Türkiye'nin Uygur Türkleriyle ilgili endişeleri BM'de dile getirildi

Dışişleri Bakanlığı Sözcüsü Hami Aksoy, Türkiye'nin Birleşmiş Milletler (BM) Genel Kurulu çalışmalarındaki ulusal beyanında Uygur Türklerine yönelik açıklamasına ilişkin "Beyanımızda, son dönemde kamuoyuna yansıyan rapor ve haberlerde yer alan, Sincan’daki Uygur Türkleri ve diğer Müslüman azınlıklara yönelik insan hakları uygulamalarından duyduğumuz endişe ifade edilmiştir." açıklamalarında bulundu.

Ekleme: 07.10.2020 16:01:17 / Güncelleme: 07.10.2020 16:01:17 / Dünya
Destek için 

ANKARA (AA)

Aksoy, BM 75. Genel Kurulu Sosyal, Kültürel ve İnsani İşlerden Sorumlu 3. Komite toplantısında, Türkiye'nin BM Daimi Temsilciliğinin Çin'in Sincan Uygur Özerk Bölgesi'yle ilgili yaptığı beyan hakkındaki soruya yazılı cevap verdi.

Türkiye'nin, Uygur Türkleriyle etnik, kültürel ve dini bağlara sahip olduğuna işaret eden Aksoy, "Uygur Türklerinin huzur, güvenlik, refah ve mutluluğuna özel önem atfediyoruz.
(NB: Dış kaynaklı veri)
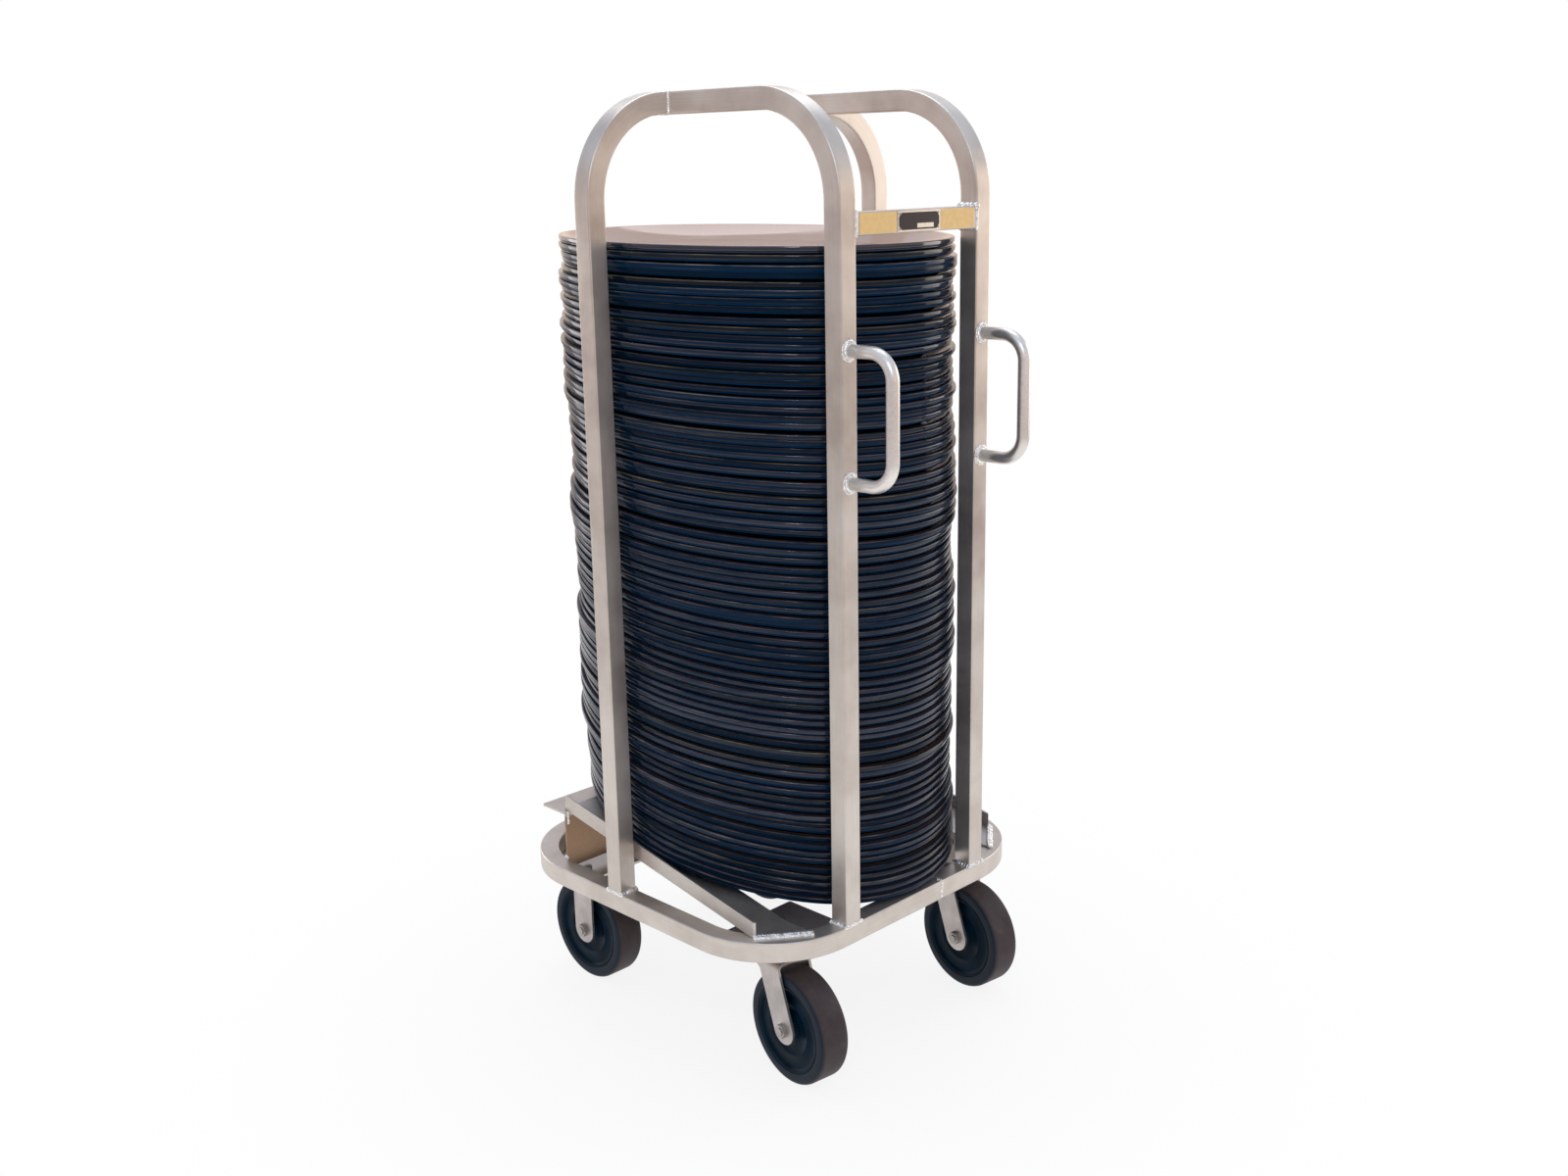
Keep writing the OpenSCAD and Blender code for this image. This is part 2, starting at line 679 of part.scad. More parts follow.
// Four mounting bolts with their nuts
module bolts(sx, sy) {
    head_h = bolt_d * 0.65;
    color(zinc) for (bx = [-1, 1]) for (by = [-1, 1])
        translate([sx * caster_x + bx * bolt_pitch_x / 2, sy * caster_y + by * bolt_pitch_y / 2, 0]) {
            translate([0, 0, pad_z - head_h]) cylinder(r = bolt_d * 0.9, h = head_h, $fn = 6);
            translate([0, 0, pad_z]) cylinder(d = bolt_d, h = pad_thick + corner_thick + head_h + 1.5);
            translate([0, 0, pad_top + corner_thick]) difference() {
                cylinder(r = bolt_d * 0.9, h = head_h, $fn = 6);
                translate([0, 0, -1]) cylinder(r = bolt_d / 2 + run_fit, h = head_h + 2);
            }
        }
}

// Distances in from the rim's edge, to the hundredth, so that all sectors of a tray match
function hundredth(v) = round(v * 100) / 100;
wall_grow = wall_run / (tray_height - rim_thick);
rim_low = tray_height - rim_thick;
ledge_z = hundredth(rim_low - shoulder_height);
foot_in = rim_width + wall_run;
ledge_in = hundredth(foot_in - wall_grow * ledge_z);
mouth_in = hundredth(foot_in - wall_grow * tray_height + wall_thick);
floor_in = hundredth(foot_in - wall_grow * floor_thick + wall_thick);

// Sector of a tray about one arc's centre: floor, sloping wall, stacking shoulder and rim
module tray_sector(r, half_ang) {
    rotate([0, 0, -half_ang]) rotate_extrude(angle = 2 * half_ang) polygon([
        [0, 0], [r - foot_in, 0], [r - ledge_in, ledge_z], [r - shoulder_in, ledge_z],
        [r - shoulder_in, rim_low], [r, rim_low], [r, tray_height], [r - mouth_in, tray_height],
        [r - floor_in, floor_thick], [0, floor_thick]]);
}

module tray() {
    for (s = [0, 180]) rotate([0, 0, s]) translate([end_x, 0, 0]) tray_sector(end_r, end_ang);
    for (s = [90, 270]) rotate([0, 0, s]) translate([-side_y, 0, 0])
        tray_sector(side_r, 90 - end_ang);
}

// A tray in its place, as seen from the frame of the tray numbered k
module placed_tray(i, k) {
    rotate([0, -tray_tilt(k), 0]) translate([0, 0, (i - k) * nest_pitch])
        rotate([0, tray_tilt(i), 0]) translate([tray_dx(i), tray_dy(i), 0])
            rotate([0, 0, tray_yaw(i)]) tray();
}

module trays(g) {
    low = g * group_size;
    high = min((g + 1) * group_size, top_index) - 1;
    mid = floor((low + high) / 2);
    color(black) translate([stack_x, 0, stack_z + mid * nest_pitch]) rotate([0, tray_tilt(mid), 0])
        for (i = [low : high]) placed_tray(i, mid);
}

module top_tray() {
    color(black) translate([stack_x, 0, stack_z + top_index * nest_pitch])
        rotate([0, tray_tilt(top_index), 0]) placed_tray(top_index, top_index);
}

base_ring();
corner_plate(1, -1);  // corner_plate_fn
corner_plate(1, 1);  // corner_plate_ff
corner_plate(-1, -1);  // corner_plate_rn
corner_plate(-1, 1);  // corner_plate_rf
hoop(-1);  // hoop_near
hoop(1);  // hoop_far
rear_post(-1);  // rear_post_near
rear_post(1);  // rear_post_far
crossbar();
blank_plate();
plate_face();
plate_rivets();
side_label(-1);  // side_label_near
side_label(1);  // side_label_far
handle(-1);  // handle_near
handle(1);  // handle_far
rail(-1);  // rail_near
rail(1);  // rail_far
cross_angle();
pad(-1);  // pad_fn
pad(1);  // pad_ff
king_pin(-1);  // king_pin_fn
king_pin(1);  // king_pin_ff
race(-1);  // race_fn
race(1);  // race_ff
fork(1, -1);  // fork_fn
fork(1, 1);  // fork_ff
fork(-1, -1);  // fork_rn
fork(-1, 1);  // fork_rf
bolts(1, -1);  // bolts_fn
bolts(1, 1);  // bolts_ff
bolts(-1, -1);  // bolts_rn
bolts(-1, 1);  // bolts_rf
tyre(1, -1);  // tyre_fn
tyre(1, 1);  // tyre_ff
tyre(-1, -1);  // tyre_rn
tyre(-1, 1);  // tyre_rf
core(1, -1);  // core_fn
core(1, 1);  // core_ff
core(-1, -1);  // core_rn
core(-1, 1);  // core_rf
bush(1, -1);  // bush_fn
bush(1, 1);  // bush_ff
bush(-1, -1);  // bush_rn
bush(-1, 1);  // bush_rf
axle(1, -1);  // axle_fn
axle(1, 1);  // axle_ff
axle(-1, -1);  // axle_rn
axle(-1, 1);  // axle_rf
trays(0);  // trays_1
trays(1);  // trays_2
trays(2);  // trays_3
trays(3);  // trays_4
trays(4);  // trays_5
trays(5);  // trays_6
trays(6);  // trays_7
trays(7);  // trays_8
top_tray();
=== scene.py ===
"""Looks of the oval tray cart: satin aluminium tube, weld beads, casters and the tray stack."""

import math

import bmesh
import bpy
from mathutils import Matrix, Vector


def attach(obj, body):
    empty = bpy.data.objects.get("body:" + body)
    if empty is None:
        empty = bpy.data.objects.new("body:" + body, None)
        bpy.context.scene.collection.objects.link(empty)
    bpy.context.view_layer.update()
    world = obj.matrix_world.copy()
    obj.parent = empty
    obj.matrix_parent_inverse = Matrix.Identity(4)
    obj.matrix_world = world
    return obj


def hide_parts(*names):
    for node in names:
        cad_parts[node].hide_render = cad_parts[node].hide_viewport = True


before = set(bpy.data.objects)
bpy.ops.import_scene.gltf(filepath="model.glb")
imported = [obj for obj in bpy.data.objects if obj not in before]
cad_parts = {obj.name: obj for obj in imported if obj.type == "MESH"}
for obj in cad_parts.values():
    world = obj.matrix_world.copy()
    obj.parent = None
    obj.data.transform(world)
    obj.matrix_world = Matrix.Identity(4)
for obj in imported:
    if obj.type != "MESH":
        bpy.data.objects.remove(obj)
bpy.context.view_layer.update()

MM = 0.001
V = Vector
X, Y, Z = V((1, 0, 0)), V((0, 1, 0)), V((0, 0, 1))

# Sizes of the frame in millimetres, as in the part's source
TUBE = 31.75
TUBE_WALL = 3.2
TUBE_CORNER = 2.4
TUBE_INNER_CORNER = 0.8
CROSSBAR_CORNER = 2.0
BEND = 139.7
HALF_L = 326.0
HALF_W = 322.0
RING_TOP = 248.25
RING_JOINT_Y = 62.0
POST_X = -29.6
POST_Y = HALF_W - TUBE / 2
POST_STUB = 2.75
HOOP_X = HALF_L - TUBE / 2
HOOP_Y = 147.8
HOOP_IN = HOOP_Y - TUBE / 2
BEND_Z = 1312.796
BAR_Z = BEND_Z + BEND
CROSSBAR_Z = 1281.921
HANDLE_Z = 1019.046
HANDLE_SPAN = 186.0
HANDLE_REACH = 79.0
HANDLE_ROD = 19.05
LIP_X, LIP_Y = 247.028, 283.25
RAIL_X, FLANGE_Y = 302.044, 213.25
CROSS_X = -190.962
CROSS_TOP = 330.25
CROSS_THICK = 4.5
CASTER_X, CASTER_Y = 221.3, 208.0
WHEEL_R = 88.9
WHEEL_HALF_W = 25.4
CORE_R = 71.0
TRAIL = 51.0
CASTER_YAW = math.radians(-7)

# The handles' bends are wider here than the source's 27, as the photograph shows them
HANDLE_BEND = 38.0

# The stack of trays: its slope at the bottom and at the top, and the bottom tray's place
SLOPE, TOP_SLOPE = math.radians(10.604105), math.radians(1)
STACK_X, STACK_Z = -8.825, 299.711
PITCH = 11.79
TRAYS = 80

# Kinds of nodes and settings that come up often
NOISE, RAMP, RANGE = "ShaderNodeTexNoise", "ShaderNodeValToRGB", "ShaderNodeMapRange"
MIX, MATH, VECTOR_MATH = "ShaderNodeMix", "ShaderNodeMath", "ShaderNodeVectorMath"
BUMP, MAPPING, ATTRIBUTE = "ShaderNodeBump", "ShaderNodeMapping", "ShaderNodeAttribute"
SPLIT, JOIN, RANDOM = "ShaderNodeSeparateXYZ", "ShaderNodeCombineXYZ", "FunctionNodeRandomValue"
PLUS, MINUS = {"operation": "ADD"}, {"operation": "SUBTRACT"}
TIMES, TIMES_PLUS = {"operation": "MULTIPLY"}, {"operation": "MULTIPLY_ADD"}
COLOURS, VECTORS = {"data_type": "RGBA"}, {"data_type": "FLOAT_VECTOR"}
EASED = {"interpolation_type": "SMOOTHSTEP"}


# Colours and nodes

def shade(code):
    """Linear colour of an sRGB hex value such as 'd8cfc4'."""
    out = []
    for i in (0, 2, 4):
        c = int(code[i:i + 2], 16) / 255
        out.append(c / 12.92 if c <= 0.04045 else ((c + 0.055) / 1.055) ** 2.4)
    return (*out, 1.0)


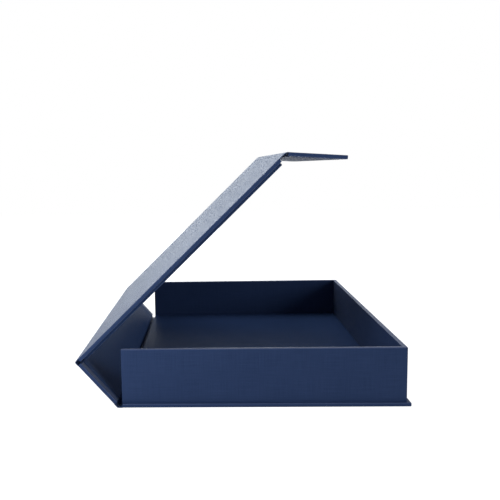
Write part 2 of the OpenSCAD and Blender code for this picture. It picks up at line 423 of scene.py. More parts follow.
@dataclass(frozen=True)
class Leaf:
    """One leaf of the case as seen from one of its folds, in leaf millimetres.

    Attributes:
        fold: A point on the fold, in metres.
        out: The way from the fold along the leaf.
        inward: The way from the leaf's outer face to its inner one.
    """

    fold: Vector
    out: Vector
    inward: Vector

    def at(self, s: float, y: float, t: float) -> Vector:
        """A point s out from the fold, y across and t in from the outer face."""
        return self.fold + (self.out * s + ACROSS * y + self.inward * (t - FOLD_DEPTH)) * MM

    def extent(self, node: str) -> tuple[Span, Span, Span]:
        """A CAD node's reach along s, y and t.

        Args:
            node: The CAD node's name.

        Returns:
            The lowest and highest s, y and t.
        """
        places = [v.co - self.fold for v in frame["nodes"][node].data.vertices]
        ways = ((self.out, 0.0), (ACROSS, 0.0), (self.inward, FOLD_DEPTH))
        reach = [[p.dot(way) / MM + start for p in places] for way, start in ways]
        return tuple((min(r), max(r)) for r in reach)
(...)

Uygur Türkü kardeşlerimizle ilgili gelişmeleri her zaman yakından ve büyük hassasiyetle takip ediyoruz." ifadesini kullandı.

Çin'le yapılan ikili temaslarda ve uluslararası platformlarda, Türkiye'nin Uygur Türkleri ve diğer Müslüman azınlıkların durumuyla ilgili beklentilerini açık bir şekilde dile getirdiğini vurgulayan Aksoy, "Uygur Türklerinin ve Müslüman azınlıkların din ve inanç özgürlükleri başta olmak üzere temel hak ve özgürlüklerine saygı gösterilmesi gerektiğini sürekli olarak gündemde tutuyoruz." değerlendirmesinde bulundu.

"Ülkemizin milli bir çizgisi bulunmaktadır"

Aksoy, bu tutumun BM 75. Genel Kurulu kapsamında gerçekleştirilen Sosyal, Kültürel ve İnsani İşlerden Sorumlu III. Komite Toplantısı'nda Türkiye'nin BM Daimi Temsilciliğince de ortaya konduğunu belirterek şunları kaydetti:

"Bu konuda ülkemizin milli bir çizgisi bulunmaktadır. Bu çerçevede kendi milli beyanını yapmıştır. Beyanımızda, son dönemde kamuoyuna yansıyan rapor ve haberlerde yer alan, Sincan’daki Uygur Türkleri ve diğer Müslüman azınlıklara yönelik insan hakları uygulamalarından duyduğumuz endişe ifade edilmiştir. Bunun yanı sıra Uygur Türklerinin ve diğer Müslüman azınlıkların, Çin’in eşit vatandaşları olarak barış ve huzur içinde yaşamaları, kültürel ve dini kimliklerine saygı gösterilmesi ve bunların garanti altına alınması yönündeki beklentimiz bir kez daha güçlü bir biçimde vurgulanmıştır."